Excuse me very much, but who forgets to use electrical tape when they are dealing with literal wires? The crackle every night would wake me, and we had to get them checked twice to be sure the job was done right, albeit with Scotch Tape in some of the wrong places.
You don’t have to be an engineer to imagine what was going wrong when I was taping wires to the concrete walls and navigating the corrugated iron ceiling with my bare hands while Nancita held the wooden door open and picked at the lock she had installed when I moved in (moved in and away from an arbitrarily assigned host family and into her house like the wrecking ball that I am, with what little I had to offer from my fellowship stipend, and a reliance on the trust we had built in the short span of a month). She taught me a thing or two about the right way to use soap when you wash clothes in the river, how to shake cockroaches out of my scrubs and throw them back on, how to make tea from roots you pull right out of the ground, and how to avoid the ones that will kill you slowly if you try to eat them. But she also relied on me, in a partnership that is evolved motherhood, sisterhood, and daughterhood, to make light happen with electricity against the walls and to make water run through the lines we laid down in the backyard after digging it up for what felt like endless weeks of overturning fresh dirt.
She didn’t say, “I love you,” but she did say, “Live with me.” She didn’t say, “I’ll care for you,” but she did march silently into my room and aggressively nail a sliding lock into the rickety wooden doorframe with a determination that made it impossible to say how easy it would be to just break the door. She didn’t say, “I want you to thrive here,” but she laid the last bit of yucca on the table when there was nothing in the house to eat and nowhere for any of us to go but home, and she never said, “There is no dinner.” She didn’t say, “Who you are matters to me, and wherever you’re coming from, it doesn’t define your future.” But she did say, “Come into the bed with me.” She didn’t say, “I will feel with you,” but she did cry and cry for the things I couldn’t cry for. She didn’t promise to heal me, but she did hold me until I could cry again.

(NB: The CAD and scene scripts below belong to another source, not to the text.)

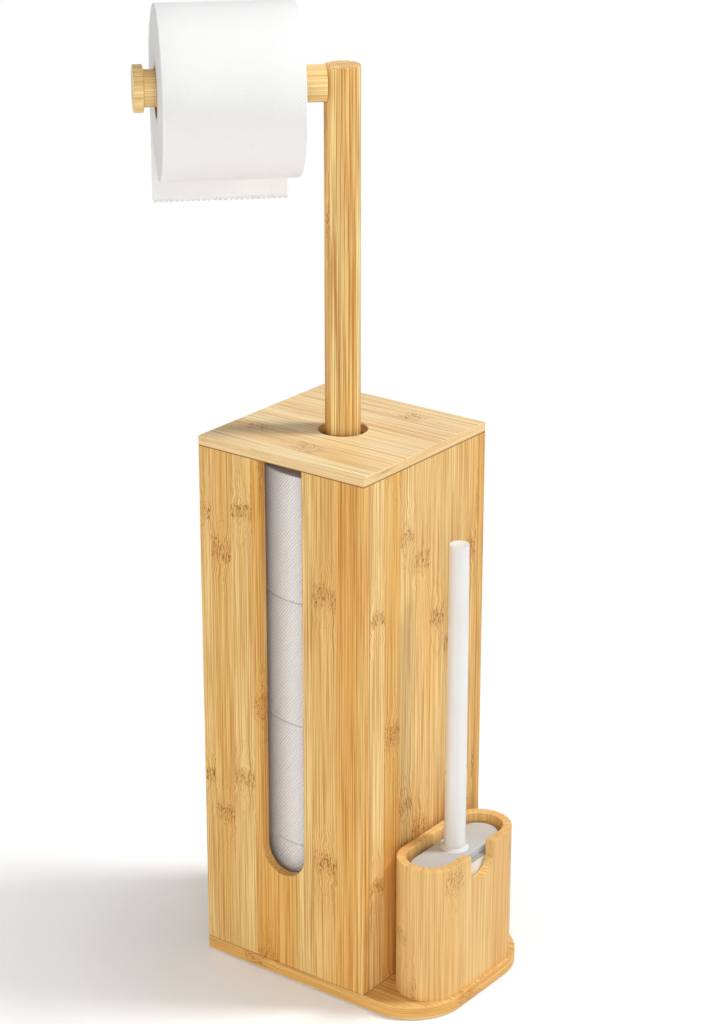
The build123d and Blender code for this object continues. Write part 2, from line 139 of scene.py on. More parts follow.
def bambooMaterial(name, along, across, through, strip, seed, tones="panel", every=230.0, contrast=1.0,
                   seams=0.2, plies=0.0, joints=(), aroundHolder=False, plain=0.38):
    # Laminated bamboo: strips planed flat and glued side by side. Each strip has its own tone. Flat-grain
    # strips show arched fibres and dark scrawled knuckles where the culm had its joints, edge-grain ones
    # show straight brown lines. Satin varnish over it, and a painted shadow line where two boards meet.
    material, tree, shader = newMaterial(name, Roughness=0.42, IOR=1.45, Specular_IOR_Level=0.25,
                                         Coat_Weight=0.05, Coat_Roughness=0.3)
    place = addNode(tree, "TexCoord", output="Object")
    place = addNode(tree, "VectorMath", {0: place, "Scale": 1000.0}, operation="SCALE")  # now in mm
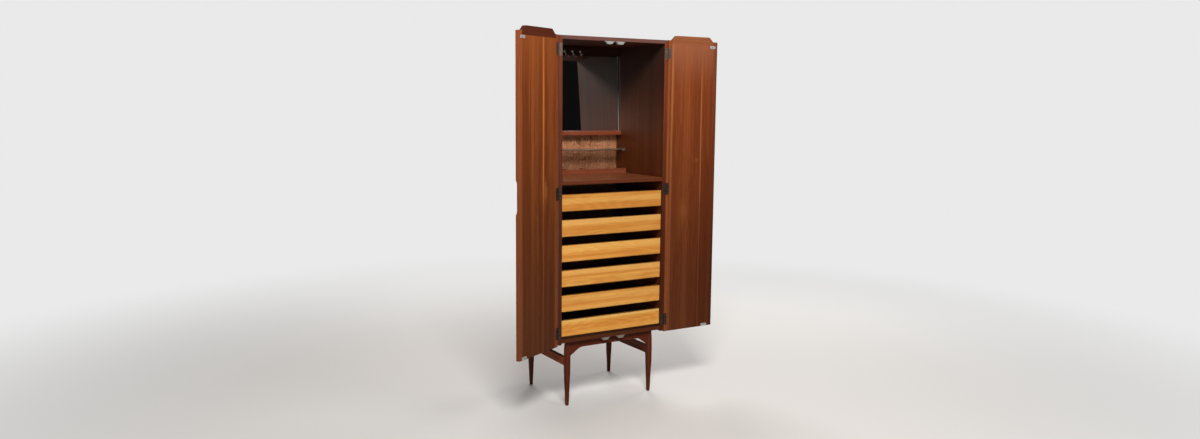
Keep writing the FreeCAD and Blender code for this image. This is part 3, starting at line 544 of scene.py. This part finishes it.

And I didn’t say what I meant, either. The complex world is not so simply articulable. I didn’t say thank you every day that I should have, but the wires still lay against the wall in the palpable darkness, against the emptiness in the room that was mine, and the crackle and spark is the smallest flickering inch of an expansive fathom of gratitude, the smallest inch I hope she still sees, across the centuries of space between us.